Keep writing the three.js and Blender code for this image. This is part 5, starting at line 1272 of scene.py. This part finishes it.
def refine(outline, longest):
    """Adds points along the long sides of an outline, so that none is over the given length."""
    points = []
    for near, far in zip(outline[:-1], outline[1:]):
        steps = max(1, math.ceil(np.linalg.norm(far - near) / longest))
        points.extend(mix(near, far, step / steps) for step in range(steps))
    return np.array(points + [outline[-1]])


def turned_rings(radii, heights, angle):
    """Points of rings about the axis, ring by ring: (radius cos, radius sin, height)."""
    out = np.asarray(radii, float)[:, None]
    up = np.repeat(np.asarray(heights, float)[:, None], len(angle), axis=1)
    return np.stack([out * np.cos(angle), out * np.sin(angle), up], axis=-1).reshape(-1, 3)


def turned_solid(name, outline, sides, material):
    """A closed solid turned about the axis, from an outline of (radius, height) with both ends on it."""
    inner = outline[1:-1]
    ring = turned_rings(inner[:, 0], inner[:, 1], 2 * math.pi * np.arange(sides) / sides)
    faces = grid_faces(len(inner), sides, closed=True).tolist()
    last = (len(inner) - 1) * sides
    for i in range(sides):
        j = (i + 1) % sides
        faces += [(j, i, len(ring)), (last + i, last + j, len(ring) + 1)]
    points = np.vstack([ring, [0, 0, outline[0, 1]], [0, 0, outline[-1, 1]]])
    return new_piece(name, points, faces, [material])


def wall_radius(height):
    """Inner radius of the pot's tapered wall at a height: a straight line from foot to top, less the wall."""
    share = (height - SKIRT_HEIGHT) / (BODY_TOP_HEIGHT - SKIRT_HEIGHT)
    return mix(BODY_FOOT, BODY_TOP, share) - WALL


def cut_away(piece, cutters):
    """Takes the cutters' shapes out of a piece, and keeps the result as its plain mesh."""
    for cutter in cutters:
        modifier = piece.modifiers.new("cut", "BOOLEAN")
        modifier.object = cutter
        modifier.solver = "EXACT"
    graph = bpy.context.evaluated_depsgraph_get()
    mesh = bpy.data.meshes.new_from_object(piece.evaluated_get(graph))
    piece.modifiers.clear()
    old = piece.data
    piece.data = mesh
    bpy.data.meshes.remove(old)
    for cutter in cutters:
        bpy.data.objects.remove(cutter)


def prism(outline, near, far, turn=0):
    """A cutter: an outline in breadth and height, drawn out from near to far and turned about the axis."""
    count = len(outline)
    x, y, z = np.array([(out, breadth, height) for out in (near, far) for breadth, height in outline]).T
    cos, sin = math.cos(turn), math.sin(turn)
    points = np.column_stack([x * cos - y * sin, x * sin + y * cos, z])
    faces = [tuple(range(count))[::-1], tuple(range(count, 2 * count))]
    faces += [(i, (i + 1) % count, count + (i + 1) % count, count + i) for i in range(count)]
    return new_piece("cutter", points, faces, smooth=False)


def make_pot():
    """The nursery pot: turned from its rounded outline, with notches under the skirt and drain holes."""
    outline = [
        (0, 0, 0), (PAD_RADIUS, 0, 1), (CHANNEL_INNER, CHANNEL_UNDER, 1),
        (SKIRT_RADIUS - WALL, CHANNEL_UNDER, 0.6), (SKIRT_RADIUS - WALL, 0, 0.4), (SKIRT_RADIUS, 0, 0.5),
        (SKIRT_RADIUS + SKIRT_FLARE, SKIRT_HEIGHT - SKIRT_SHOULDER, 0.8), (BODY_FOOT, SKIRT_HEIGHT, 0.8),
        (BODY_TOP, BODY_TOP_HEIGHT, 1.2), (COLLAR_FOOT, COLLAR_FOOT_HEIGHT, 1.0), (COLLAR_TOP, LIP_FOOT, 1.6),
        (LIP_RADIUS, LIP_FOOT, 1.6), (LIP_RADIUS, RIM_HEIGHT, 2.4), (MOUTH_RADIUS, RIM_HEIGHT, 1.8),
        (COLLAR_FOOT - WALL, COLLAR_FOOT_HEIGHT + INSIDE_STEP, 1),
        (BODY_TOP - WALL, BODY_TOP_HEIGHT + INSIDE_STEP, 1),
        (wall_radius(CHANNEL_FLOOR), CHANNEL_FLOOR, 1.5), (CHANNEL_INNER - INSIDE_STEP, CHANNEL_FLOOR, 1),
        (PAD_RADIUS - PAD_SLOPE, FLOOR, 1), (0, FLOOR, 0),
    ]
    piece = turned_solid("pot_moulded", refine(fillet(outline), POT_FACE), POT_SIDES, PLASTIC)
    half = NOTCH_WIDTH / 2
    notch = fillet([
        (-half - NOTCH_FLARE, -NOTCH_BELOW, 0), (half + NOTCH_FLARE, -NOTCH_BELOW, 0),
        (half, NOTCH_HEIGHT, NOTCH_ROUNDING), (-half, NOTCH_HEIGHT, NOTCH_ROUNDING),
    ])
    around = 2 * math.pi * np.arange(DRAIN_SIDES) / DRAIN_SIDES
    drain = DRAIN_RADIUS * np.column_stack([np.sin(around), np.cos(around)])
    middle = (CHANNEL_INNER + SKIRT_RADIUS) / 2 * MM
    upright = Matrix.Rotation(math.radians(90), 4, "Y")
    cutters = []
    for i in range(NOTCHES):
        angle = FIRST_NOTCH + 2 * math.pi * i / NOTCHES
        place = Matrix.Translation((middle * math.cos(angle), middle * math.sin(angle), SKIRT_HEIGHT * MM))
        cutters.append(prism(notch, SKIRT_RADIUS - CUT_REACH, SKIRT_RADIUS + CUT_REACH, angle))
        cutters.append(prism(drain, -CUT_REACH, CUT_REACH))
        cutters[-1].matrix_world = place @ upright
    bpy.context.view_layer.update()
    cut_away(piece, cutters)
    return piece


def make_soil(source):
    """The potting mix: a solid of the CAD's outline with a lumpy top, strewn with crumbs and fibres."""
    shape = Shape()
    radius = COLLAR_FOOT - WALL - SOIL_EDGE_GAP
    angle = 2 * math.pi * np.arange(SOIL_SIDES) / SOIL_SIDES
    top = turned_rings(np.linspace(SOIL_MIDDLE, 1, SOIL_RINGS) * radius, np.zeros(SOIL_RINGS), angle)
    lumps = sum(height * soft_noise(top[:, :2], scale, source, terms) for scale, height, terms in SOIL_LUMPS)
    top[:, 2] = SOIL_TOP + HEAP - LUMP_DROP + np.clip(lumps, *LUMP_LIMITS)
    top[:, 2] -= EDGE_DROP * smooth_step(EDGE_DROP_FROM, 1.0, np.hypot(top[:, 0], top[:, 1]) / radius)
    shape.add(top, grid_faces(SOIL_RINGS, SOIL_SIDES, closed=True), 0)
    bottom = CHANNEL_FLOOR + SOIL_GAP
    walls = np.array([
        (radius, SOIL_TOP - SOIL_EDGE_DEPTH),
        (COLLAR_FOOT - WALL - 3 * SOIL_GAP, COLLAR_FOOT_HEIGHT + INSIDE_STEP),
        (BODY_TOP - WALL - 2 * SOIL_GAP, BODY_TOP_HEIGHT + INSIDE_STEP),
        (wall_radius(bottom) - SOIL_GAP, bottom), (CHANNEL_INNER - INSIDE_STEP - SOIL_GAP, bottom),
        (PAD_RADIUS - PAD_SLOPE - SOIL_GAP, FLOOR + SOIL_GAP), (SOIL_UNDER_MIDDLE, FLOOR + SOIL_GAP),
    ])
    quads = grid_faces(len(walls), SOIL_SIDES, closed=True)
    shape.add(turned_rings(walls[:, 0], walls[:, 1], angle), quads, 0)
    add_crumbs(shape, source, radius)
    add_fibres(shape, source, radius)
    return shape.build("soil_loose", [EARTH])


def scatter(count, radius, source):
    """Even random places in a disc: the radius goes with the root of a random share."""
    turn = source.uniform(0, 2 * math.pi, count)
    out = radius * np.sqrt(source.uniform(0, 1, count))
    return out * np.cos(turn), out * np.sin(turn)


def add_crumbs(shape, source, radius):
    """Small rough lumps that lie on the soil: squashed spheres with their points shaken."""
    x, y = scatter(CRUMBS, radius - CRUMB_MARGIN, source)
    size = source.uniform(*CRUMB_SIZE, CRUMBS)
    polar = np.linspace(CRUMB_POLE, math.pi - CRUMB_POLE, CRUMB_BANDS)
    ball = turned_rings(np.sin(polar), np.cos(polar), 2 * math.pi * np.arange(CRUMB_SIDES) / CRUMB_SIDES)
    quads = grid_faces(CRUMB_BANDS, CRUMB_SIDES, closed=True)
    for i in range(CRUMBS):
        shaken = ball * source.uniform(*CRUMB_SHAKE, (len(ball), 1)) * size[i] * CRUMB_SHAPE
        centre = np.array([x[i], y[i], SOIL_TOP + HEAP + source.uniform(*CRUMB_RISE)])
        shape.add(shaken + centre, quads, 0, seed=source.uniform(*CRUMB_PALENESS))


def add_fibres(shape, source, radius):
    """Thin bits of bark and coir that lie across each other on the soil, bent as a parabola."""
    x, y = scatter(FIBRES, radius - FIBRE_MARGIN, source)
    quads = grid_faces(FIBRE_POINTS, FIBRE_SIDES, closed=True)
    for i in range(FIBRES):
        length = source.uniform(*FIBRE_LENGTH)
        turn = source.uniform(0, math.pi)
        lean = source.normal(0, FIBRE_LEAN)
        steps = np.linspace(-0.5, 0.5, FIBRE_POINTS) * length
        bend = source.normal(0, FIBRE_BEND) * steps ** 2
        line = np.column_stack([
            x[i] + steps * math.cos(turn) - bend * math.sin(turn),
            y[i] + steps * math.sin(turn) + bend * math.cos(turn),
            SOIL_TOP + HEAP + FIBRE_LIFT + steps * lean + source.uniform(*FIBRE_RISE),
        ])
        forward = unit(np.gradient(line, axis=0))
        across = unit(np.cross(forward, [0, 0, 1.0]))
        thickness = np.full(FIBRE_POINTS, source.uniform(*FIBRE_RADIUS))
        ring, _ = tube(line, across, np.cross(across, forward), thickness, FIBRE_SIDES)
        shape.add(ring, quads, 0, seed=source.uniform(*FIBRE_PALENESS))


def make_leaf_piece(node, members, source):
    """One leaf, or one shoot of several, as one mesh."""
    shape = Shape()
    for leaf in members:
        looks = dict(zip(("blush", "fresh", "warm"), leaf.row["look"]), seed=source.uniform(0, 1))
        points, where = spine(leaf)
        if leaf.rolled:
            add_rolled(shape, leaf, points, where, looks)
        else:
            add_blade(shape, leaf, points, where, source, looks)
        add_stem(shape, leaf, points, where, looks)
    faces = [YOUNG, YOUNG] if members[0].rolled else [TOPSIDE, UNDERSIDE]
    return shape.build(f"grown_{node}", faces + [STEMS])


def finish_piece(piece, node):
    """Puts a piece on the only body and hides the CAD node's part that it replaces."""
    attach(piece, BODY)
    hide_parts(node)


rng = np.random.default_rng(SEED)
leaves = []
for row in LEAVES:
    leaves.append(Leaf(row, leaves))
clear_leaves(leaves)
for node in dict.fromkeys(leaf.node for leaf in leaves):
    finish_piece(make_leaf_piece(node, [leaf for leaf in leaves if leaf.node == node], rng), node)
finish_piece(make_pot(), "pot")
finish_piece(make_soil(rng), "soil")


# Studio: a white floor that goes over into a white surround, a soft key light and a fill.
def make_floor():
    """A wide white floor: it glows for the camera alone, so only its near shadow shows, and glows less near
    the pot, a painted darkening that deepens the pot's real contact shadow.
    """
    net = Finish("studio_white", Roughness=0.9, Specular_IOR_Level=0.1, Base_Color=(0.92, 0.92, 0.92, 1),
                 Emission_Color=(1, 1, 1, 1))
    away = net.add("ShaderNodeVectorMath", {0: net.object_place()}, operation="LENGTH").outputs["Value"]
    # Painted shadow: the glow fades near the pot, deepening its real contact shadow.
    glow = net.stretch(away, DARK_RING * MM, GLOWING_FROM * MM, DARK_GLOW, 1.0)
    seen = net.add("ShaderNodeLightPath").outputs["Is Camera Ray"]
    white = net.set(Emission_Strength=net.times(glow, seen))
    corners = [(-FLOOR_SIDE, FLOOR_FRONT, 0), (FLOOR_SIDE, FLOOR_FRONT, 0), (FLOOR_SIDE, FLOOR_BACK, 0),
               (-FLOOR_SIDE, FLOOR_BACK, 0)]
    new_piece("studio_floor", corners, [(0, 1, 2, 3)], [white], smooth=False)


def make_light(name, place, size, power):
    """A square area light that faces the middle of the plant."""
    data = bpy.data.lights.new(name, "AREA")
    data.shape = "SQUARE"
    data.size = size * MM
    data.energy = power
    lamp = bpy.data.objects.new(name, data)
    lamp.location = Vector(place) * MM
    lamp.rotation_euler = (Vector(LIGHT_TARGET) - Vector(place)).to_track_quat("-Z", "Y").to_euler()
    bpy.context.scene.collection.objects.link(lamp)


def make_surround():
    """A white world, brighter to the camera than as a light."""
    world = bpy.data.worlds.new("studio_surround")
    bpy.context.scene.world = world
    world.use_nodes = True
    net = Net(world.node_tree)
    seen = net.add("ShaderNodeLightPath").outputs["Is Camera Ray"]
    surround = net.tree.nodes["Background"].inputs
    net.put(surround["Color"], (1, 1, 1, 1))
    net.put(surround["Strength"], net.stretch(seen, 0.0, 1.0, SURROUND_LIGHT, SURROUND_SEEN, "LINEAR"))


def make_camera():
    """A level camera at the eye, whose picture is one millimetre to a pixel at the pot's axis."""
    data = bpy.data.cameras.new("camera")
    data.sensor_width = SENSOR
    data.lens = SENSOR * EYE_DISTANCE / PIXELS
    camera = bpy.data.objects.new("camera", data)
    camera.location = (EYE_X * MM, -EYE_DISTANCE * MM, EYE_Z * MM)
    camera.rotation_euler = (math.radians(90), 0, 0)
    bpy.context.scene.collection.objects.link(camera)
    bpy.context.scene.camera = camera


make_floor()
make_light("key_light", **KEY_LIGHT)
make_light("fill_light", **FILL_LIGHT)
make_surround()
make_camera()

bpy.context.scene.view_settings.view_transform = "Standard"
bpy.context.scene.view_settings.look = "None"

==

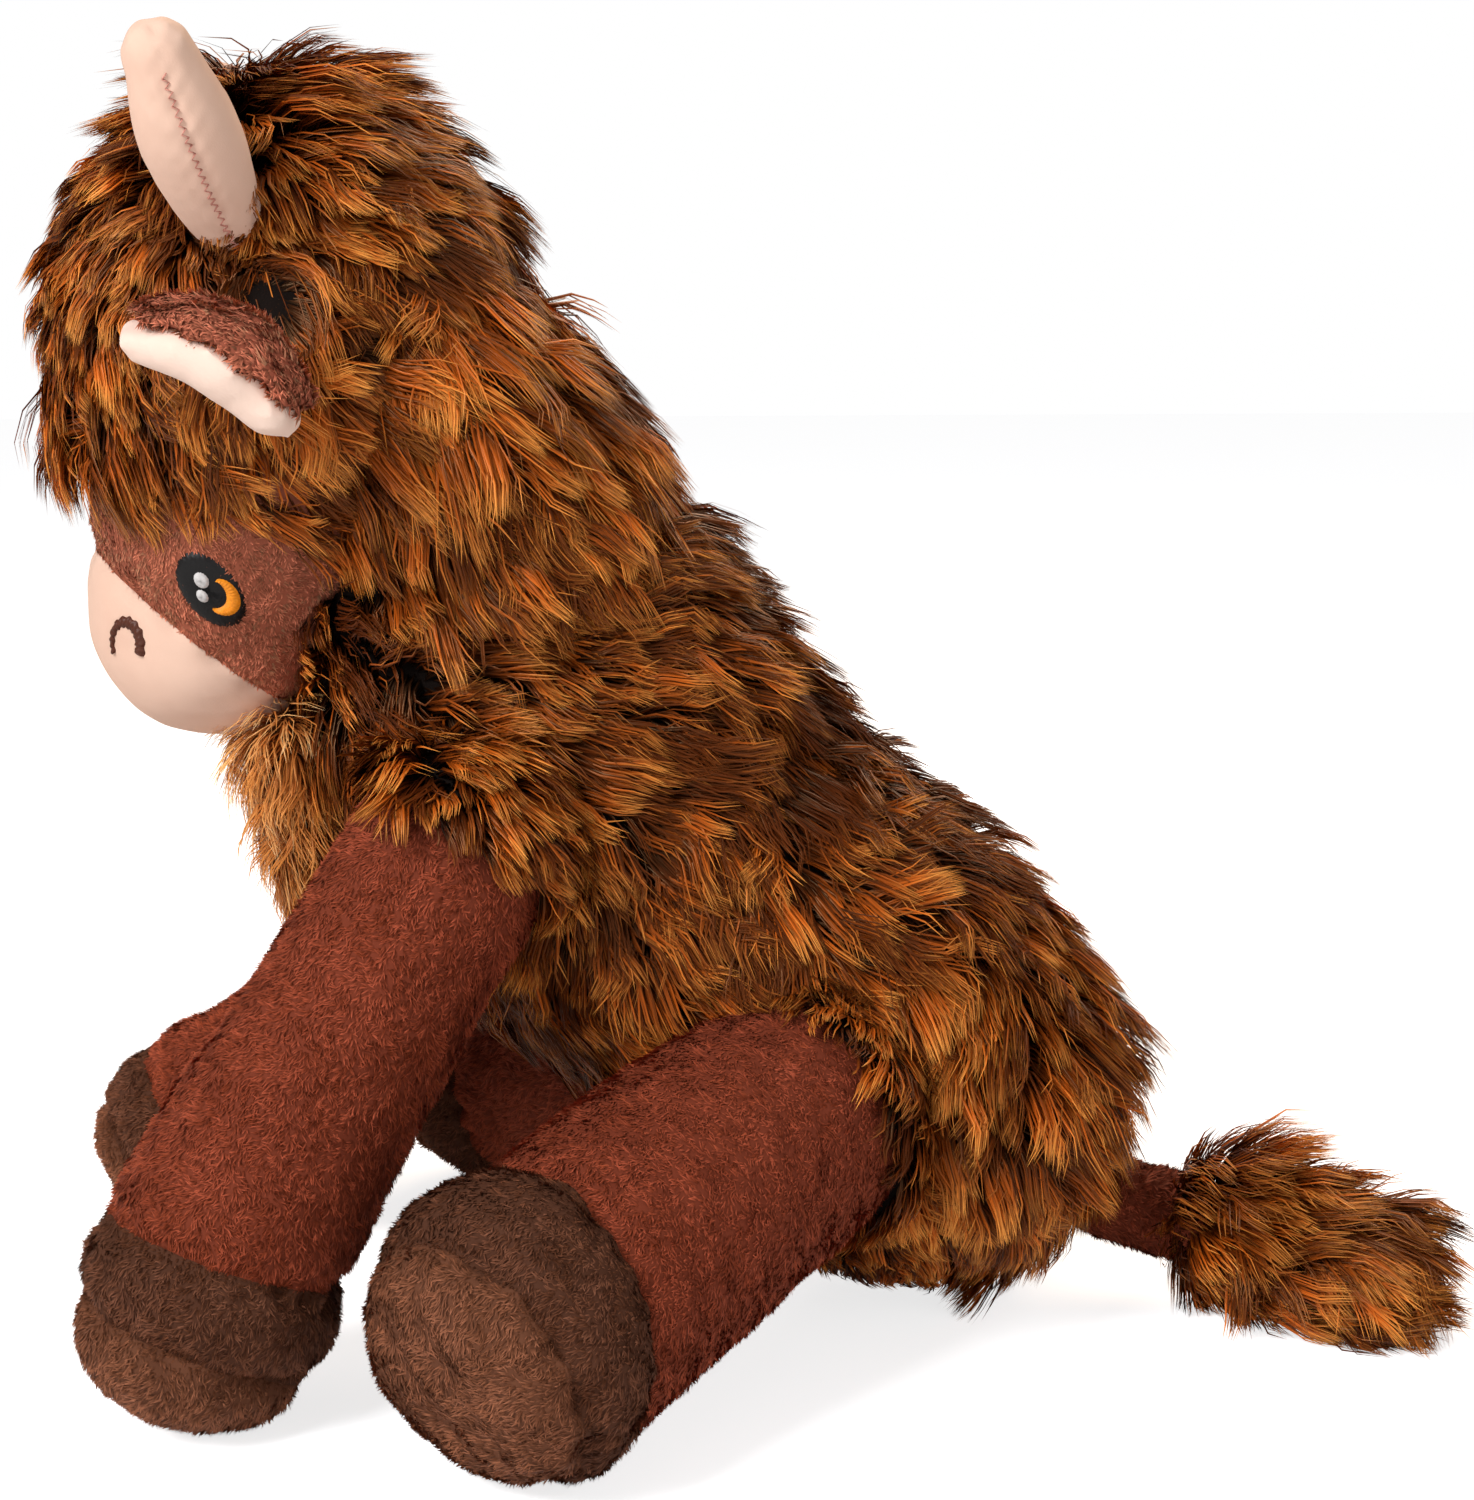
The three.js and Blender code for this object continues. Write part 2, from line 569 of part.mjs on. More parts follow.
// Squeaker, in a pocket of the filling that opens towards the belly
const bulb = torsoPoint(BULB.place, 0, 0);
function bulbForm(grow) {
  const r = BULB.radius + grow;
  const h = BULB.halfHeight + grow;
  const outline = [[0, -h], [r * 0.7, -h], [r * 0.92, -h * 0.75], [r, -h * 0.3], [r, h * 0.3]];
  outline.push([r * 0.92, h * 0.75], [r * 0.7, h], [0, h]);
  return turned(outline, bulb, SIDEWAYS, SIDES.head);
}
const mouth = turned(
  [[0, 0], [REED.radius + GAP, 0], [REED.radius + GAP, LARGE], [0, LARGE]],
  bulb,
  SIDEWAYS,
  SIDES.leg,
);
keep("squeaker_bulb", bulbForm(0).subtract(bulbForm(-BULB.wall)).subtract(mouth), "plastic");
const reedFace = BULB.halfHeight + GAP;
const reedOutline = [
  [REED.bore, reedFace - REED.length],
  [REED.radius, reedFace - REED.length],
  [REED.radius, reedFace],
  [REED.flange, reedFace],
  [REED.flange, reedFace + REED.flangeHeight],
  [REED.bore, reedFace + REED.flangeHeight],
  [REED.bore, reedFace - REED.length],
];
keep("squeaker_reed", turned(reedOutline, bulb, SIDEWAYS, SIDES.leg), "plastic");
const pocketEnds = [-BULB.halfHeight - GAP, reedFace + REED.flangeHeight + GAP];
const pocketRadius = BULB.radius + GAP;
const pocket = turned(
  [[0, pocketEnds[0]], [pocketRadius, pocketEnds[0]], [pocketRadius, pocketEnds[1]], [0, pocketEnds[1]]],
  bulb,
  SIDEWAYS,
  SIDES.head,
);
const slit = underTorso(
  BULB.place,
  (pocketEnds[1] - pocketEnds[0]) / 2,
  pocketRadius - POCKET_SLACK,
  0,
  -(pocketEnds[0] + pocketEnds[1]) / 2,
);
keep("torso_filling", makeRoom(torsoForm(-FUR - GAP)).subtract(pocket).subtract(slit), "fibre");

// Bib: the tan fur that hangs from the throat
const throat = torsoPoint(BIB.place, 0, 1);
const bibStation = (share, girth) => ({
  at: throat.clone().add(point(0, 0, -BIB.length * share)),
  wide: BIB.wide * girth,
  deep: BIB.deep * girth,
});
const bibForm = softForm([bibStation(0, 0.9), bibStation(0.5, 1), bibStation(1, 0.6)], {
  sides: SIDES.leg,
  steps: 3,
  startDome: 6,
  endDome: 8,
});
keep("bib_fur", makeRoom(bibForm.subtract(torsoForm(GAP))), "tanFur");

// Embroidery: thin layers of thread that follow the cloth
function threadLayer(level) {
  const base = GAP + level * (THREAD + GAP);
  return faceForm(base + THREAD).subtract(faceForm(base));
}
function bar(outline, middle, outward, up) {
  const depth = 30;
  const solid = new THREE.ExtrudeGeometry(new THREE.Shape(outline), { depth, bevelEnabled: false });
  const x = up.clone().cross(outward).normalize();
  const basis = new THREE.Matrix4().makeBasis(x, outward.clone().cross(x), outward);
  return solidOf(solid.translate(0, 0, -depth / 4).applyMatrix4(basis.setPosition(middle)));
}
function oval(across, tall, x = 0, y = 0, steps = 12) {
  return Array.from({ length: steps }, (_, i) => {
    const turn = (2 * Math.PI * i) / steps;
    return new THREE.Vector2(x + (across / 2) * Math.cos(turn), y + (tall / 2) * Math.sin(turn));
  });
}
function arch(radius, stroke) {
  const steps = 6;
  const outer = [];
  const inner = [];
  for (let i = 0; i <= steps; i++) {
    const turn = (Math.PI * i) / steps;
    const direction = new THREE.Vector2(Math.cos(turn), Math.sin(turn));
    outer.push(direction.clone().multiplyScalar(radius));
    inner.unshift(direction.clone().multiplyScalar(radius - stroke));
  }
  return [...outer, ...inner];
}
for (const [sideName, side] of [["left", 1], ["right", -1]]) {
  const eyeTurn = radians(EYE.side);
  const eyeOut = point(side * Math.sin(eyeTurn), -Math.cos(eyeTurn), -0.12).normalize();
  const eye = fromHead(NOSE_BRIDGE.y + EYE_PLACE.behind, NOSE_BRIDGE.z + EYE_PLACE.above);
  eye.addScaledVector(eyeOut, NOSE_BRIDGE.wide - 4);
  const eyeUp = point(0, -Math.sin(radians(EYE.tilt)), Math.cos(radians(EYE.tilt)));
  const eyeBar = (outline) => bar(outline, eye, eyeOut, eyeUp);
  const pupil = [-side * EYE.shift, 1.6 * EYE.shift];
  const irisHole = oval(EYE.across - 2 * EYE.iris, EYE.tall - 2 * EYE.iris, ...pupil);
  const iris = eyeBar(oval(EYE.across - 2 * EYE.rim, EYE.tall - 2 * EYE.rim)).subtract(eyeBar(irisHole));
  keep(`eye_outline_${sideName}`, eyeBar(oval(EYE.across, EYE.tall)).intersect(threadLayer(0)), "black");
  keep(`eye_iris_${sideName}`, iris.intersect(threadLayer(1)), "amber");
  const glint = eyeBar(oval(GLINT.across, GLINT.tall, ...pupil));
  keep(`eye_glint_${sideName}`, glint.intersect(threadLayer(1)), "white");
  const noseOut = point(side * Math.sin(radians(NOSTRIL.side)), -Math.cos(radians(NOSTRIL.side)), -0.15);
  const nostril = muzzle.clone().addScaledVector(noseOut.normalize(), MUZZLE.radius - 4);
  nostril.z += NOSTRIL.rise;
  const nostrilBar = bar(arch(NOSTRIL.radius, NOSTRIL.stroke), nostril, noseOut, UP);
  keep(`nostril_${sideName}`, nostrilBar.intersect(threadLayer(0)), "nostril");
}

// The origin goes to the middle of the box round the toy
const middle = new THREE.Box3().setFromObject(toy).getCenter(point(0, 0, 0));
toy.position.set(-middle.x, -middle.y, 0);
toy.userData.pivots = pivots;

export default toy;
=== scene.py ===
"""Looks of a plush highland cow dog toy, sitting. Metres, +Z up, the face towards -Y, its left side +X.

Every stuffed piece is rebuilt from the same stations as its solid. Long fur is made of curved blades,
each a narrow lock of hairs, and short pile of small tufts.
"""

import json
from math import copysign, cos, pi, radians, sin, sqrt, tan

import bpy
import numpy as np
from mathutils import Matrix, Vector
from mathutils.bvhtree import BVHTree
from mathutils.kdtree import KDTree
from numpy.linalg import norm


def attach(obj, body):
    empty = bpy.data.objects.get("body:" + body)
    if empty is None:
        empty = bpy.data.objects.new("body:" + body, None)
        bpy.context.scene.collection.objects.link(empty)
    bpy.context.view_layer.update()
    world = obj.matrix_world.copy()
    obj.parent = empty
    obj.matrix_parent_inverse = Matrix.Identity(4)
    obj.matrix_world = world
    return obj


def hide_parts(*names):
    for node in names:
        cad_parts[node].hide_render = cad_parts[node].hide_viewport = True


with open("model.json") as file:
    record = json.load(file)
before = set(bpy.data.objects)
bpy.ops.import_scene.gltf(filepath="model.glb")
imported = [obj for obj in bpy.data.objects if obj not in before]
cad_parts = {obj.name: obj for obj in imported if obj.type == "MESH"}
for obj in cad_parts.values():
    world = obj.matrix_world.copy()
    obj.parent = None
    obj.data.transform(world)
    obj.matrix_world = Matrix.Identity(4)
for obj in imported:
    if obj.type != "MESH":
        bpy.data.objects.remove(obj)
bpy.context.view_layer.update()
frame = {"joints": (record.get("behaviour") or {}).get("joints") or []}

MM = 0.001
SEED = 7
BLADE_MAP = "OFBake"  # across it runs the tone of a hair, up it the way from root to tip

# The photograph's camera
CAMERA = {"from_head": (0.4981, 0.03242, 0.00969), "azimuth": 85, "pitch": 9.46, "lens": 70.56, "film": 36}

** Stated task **
Return exactly, and only, the lines from the one containing "round the toy" down to the one containing "if empty is", with both of those lines included.

** Answer to this problem **
// The origin goes to the middle of the box round the toy
const middle = new THREE.Box3().setFromObject(toy).getCenter(point(0, 0, 0));
toy.position.set(-middle.x, -middle.y, 0);
toy.userData.pivots = pivots;

export default toy;
=== scene.py ===
"""Looks of a plush highland cow dog toy, sitting. Metres, +Z up, the face towards -Y, its left side +X.

Every stuffed piece is rebuilt from the same stations as its solid. Long fur is made of curved blades,
each a narrow lock of hairs, and short pile of small tufts.
"""

import json
from math import copysign, cos, pi, radians, sin, sqrt, tan

import bpy
import numpy as np
from mathutils import Matrix, Vector
from mathutils.bvhtree import BVHTree
from mathutils.kdtree import KDTree
from numpy.linalg import norm


def attach(obj, body):
    empty = bpy.data.objects.get("body:" + body)
    if empty is None:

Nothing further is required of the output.